Trois pans de mur amovibles, chacun avec sa porte et sa fenêtre, représentent les lieux des histoires, façades ou intérieurs. Le spectacle commence par des passages de plus en plus rapides et bizarres à travers ces ouvertures. Glissants, sautants, tirés ou poussés, ils font irruption ou s’engouffrent.

De tels déplacements collectifs ponctuent le spectacle, rythmés, chorégraphiés, acrobatiques. Les mouvements ressemblent souvent à ceux du hip-hop, mais au ralenti ; ce n’est pas de la danse.

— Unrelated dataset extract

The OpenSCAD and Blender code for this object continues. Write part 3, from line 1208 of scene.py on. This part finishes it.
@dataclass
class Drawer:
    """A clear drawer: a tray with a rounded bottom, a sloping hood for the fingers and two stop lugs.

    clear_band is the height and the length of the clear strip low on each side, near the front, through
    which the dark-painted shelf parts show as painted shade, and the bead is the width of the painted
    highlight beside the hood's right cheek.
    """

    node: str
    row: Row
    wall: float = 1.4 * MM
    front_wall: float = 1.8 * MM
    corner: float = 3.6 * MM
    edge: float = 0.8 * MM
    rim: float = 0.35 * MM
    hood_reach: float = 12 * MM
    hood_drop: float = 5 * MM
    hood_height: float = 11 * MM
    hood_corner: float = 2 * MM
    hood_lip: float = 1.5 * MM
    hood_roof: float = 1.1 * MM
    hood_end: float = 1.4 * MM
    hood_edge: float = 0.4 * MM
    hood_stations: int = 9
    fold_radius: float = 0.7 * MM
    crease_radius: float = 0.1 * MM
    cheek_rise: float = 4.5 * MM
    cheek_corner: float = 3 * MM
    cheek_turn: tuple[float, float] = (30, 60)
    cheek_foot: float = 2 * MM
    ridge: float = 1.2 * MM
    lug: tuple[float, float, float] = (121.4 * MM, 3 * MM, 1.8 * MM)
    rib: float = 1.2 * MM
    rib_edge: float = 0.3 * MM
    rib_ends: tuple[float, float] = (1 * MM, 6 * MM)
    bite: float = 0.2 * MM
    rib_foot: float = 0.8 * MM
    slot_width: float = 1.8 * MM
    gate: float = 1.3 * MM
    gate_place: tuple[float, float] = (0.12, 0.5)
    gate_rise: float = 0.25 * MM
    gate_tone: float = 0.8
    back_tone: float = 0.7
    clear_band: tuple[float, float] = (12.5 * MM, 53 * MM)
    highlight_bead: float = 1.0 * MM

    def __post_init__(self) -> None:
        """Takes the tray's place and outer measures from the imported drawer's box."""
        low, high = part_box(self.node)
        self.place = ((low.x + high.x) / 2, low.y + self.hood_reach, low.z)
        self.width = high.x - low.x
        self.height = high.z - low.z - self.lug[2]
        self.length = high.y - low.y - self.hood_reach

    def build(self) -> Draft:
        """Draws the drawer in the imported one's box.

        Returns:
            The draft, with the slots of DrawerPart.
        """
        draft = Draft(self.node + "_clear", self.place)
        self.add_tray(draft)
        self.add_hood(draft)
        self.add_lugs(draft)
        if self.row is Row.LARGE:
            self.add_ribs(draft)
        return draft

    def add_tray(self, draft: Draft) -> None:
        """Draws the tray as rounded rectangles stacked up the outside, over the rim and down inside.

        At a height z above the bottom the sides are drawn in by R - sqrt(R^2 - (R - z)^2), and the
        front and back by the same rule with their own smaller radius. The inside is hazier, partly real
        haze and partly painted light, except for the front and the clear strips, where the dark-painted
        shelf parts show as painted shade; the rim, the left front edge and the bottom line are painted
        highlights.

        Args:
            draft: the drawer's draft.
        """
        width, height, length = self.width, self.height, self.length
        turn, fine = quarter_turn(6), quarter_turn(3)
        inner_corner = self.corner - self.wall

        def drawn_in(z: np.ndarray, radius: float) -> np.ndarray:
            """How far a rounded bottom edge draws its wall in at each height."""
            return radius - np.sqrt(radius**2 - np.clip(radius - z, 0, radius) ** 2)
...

Dans ce travail d’ensemble, chacun a son temps individuel pour briller. Acrobaties, jonglage, travail sur élingue, roue allemande ou, le plus spectaculaire, balançoire à bascule. Deux des hommes, plutôt en concurrence, apparaissent d’abord au dessus du mur en alternance, soulevés, pouvait-on penser, comme un rugbyman par ses coéquipiers. Puis les pans de murs sont enlevés, et la balançoire est visible. La compétition continue, chacun catapulté par l’autre, de plus en plus haut, tournoyant, changeant constamment de forme de saut périlleux. Le plus léger des deux monte jusqu’à huit ou neuf mètres. Cela fait un peu peur, comme dans tout cirque tant si peu efficace.

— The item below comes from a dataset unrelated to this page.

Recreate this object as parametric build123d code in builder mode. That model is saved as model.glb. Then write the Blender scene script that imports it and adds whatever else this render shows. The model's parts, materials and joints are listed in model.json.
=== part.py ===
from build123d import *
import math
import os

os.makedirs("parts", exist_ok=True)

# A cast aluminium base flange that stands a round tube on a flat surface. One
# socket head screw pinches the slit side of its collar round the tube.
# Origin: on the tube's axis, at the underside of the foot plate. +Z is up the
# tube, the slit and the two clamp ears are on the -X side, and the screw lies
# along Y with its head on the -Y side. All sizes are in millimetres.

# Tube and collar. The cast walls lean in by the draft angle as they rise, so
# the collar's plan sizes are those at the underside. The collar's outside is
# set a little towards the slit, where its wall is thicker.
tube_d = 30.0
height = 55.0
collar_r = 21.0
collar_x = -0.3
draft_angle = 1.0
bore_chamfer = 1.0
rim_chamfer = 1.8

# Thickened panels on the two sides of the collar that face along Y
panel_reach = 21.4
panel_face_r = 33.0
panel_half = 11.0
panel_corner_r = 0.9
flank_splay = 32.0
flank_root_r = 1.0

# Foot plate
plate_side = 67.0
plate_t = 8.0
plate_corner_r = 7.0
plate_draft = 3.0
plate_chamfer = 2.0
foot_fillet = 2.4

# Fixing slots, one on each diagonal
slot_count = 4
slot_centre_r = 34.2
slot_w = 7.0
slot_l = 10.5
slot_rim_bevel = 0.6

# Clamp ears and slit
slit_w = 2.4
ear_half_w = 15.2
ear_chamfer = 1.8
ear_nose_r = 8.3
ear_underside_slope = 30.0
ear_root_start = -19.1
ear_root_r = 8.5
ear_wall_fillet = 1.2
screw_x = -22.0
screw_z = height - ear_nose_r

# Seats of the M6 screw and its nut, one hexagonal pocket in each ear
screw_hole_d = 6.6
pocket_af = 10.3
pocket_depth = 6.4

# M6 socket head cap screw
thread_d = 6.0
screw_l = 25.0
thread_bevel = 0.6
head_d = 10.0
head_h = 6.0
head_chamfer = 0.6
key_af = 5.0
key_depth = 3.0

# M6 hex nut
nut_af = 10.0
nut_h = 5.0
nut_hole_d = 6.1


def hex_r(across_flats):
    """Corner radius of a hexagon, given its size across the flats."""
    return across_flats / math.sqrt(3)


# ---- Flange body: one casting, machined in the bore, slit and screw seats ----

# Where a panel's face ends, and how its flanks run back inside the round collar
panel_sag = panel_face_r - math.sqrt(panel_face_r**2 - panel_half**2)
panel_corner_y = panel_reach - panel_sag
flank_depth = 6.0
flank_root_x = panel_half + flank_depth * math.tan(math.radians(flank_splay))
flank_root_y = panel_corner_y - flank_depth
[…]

Et le moment sublime ? Un rideau blanc qui fait toute la hauteur de la scène est tiré en avant par les membres de la troupe jusqu’à couvrir le plateau. Ils passent en dessous, font bouger ce rideau comme une mer blanche. Une machine à vent se met en route, et les vagues montent de plus en plus haut. Plusieurs personnes, seules ou en couple, marchent sur cette mer en émeute. Tout est simple, mais l’effet est époustouflant de simplicité, de beauté et de sens.

Le Théâtre du Soleil d’Ariane Mnouchkine a déjà utilisé cette astuce pour simuler une mer houleuse. Mais ici il n’y a pas d’intrigue, seulement un effet théâtral. Les artistes se donnent la main, comme le font les générations qu’ils évoquent. Visuellement, c’est sublime.

Ce n’est pas la finale. Un jongleur finit le spectacle avec ses balles. Il sait tout en faire, mais surtout il sait faire revenir sur terre le public embarqué sur la mer.